Did you know the National Park Service takes care of more than just natural resources? For 100 years, the service has taken care of monuments, memorials, historic sites and other places of importance to American heritage. Celebrate the National Park Service's 100th birthday by visiting these treasures in New York City.
1. Statue of Liberty: The 24-karat gold-leaf-covered torch is off-limits to visitors, but the NPS offers the view from its online “Torch Cam.” The 377 steps from the lobby to the crown, however, are worth the hike!
Liberty Island, daily ferries from Statue Cruises, libertyellisislandfoundation.org
2. Federal Hall: George Washington took the oath of office as president of the United States at this location on April 30, 1789. Visitors can see the Bible he used at this majestic national monument.
26 Wall St., nps.gov/feha
3. African Burial Ground: In 1991, construction workers discovered an archaeological site containing the remains of free and enslaved Africans from the 18th century. This humbling monument honors the influence of Africans on early New York.
Corner of Duane & Elk sts., nps.gov/afbg
4. Tenement Museum: Tours of this preserved tenement building offer a deeply personal glimpse of the harsh realities of urban life for immigrants to New York at the turn of the 20th century.
103 Orchard St., tour reservations at tenement.org
5. Grant’s Tomb: This memorial, which is the final resting place of President Ulysses S. Grant and his wife, Julia, contains Civil War battle flags and ceiling mosaics depicting Grant’s career.
W. 122nd St. at Riverside Dr., nps.gov/gegr
6. Ellis Island: Galleries at the museum on this historic island share artifacts and stories of millions of immigrants who entered the United States from 1892-1954.

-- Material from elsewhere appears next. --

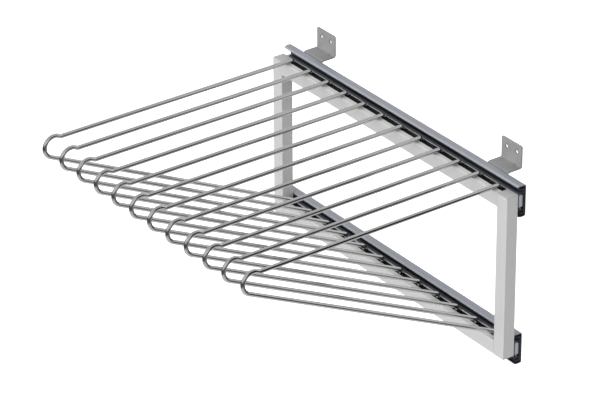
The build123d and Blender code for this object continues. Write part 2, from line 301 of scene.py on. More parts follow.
class Finish:
    """A material that is built node by node."""

    def __init__(self, name):
        self.material = bpy.data.materials.new(name)
        self.material.use_nodes = True
        self.tree = self.material.node_tree
        self.tree.nodes.clear()

    def add(self, kind, settings=None, sockets=None, output=0):
        """Adds a node: its settings first, then its sockets' values or links."""
        node = self.tree.nodes.new(kind)
        for key, value in (settings or {}).items():
            if key == "stops":
                self.set_stops(node.color_ramp, value)
            else:
                setattr(node, key, value)
        for key, value in (sockets or {}).items():
            if isinstance(value, Term):
                self.tree.links.new(value.socket, node.inputs[key])
            else:
                node.inputs[key].default_value = value
        return Term(self, node.outputs[output])

    @staticmethod
    def set_stops(ramp, stops):
        """Gives a ramp its stops, as pairs of place and grey value."""
        while len(ramp.elements) < len(stops):
            ramp.elements.new(0.5)
        for element, (place, value) in zip(ramp.elements, stops):
            element.position = place
            element.color = (value, value, value, 1)

    def coordinates(self, stretch=(1, 1, 1)):
        """Object coordinates, stretched for a grain that runs one way."""
        place = self.add("ShaderNodeTexCoord", output="Object")
        return self.add("ShaderNodeMapping", {}, {"Vector": place, "Scale": stretch})

    def noise(self, scale, detail=2.0, roughness=0.5, stretch=(1, 1, 1)):
        """Noise from 0 to 1, with its features a metre over the scale in size."""
        sockets = {
            "Vector": self.coordinates(stretch),
            "Scale": scale,
            "Detail": detail,
            "Roughness": roughness,
        }
        return self.add("ShaderNodeTexNoise", {}, sockets)

    def ramp(self, factor, *stops):
        """A value remapped through grey stops."""
        return self.add("ShaderNodeValToRGB", {"stops": stops}, {"Fac": factor})

    def mix(self, factor, first, second):
        """A colour between two colours."""
        sockets = {0: factor, 6: first, 7: second}
        return self.add("ShaderNodeMix", {"data_type": "RGBA"}, sockets, output=2)

    def bump(self, height, depth, strength):
        """A bump of a depth in metres."""
        sockets = {"Height": height, "Distance": depth, "Strength": strength}
        return self.add("ShaderNodeBump", {}, sockets)

    def close(self, **sockets):
        """The shader and the output; a socket's name has _ for a space."""
        named = {key.replace("_", " "): value for key, value in sockets.items()}
        shader = self.add("ShaderNodeBsdfPrincipled", {}, named)
        self.add_output(shader)
        return self.material

    def add_output(self, shader):
        """Joins the shader to the material's output."""
        node = self.tree.nodes.new("ShaderNodeOutputMaterial")
        self.tree.links.new(shader.socket, node.inputs["Surface"])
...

Daily ferries from Statue Cruises, libertyellisislandfoundation.org
7. Governors Island: This island, a former U.S. Army post, still features two historic forts, dozens of landmarked buildings and space for artsy events, such as Pinknic.
Ferries from 10 South St. and Brooklyn‘s Pier 6, govisland.com
8. Hamilton Grange: Explore Alexander Hamilton’s historic house at St. Nicholas Park in Harlem. Originally on a 32-acre estate in Manhattan, “The Grange” took its name from the Hamilton family's ancestral home in Scotland.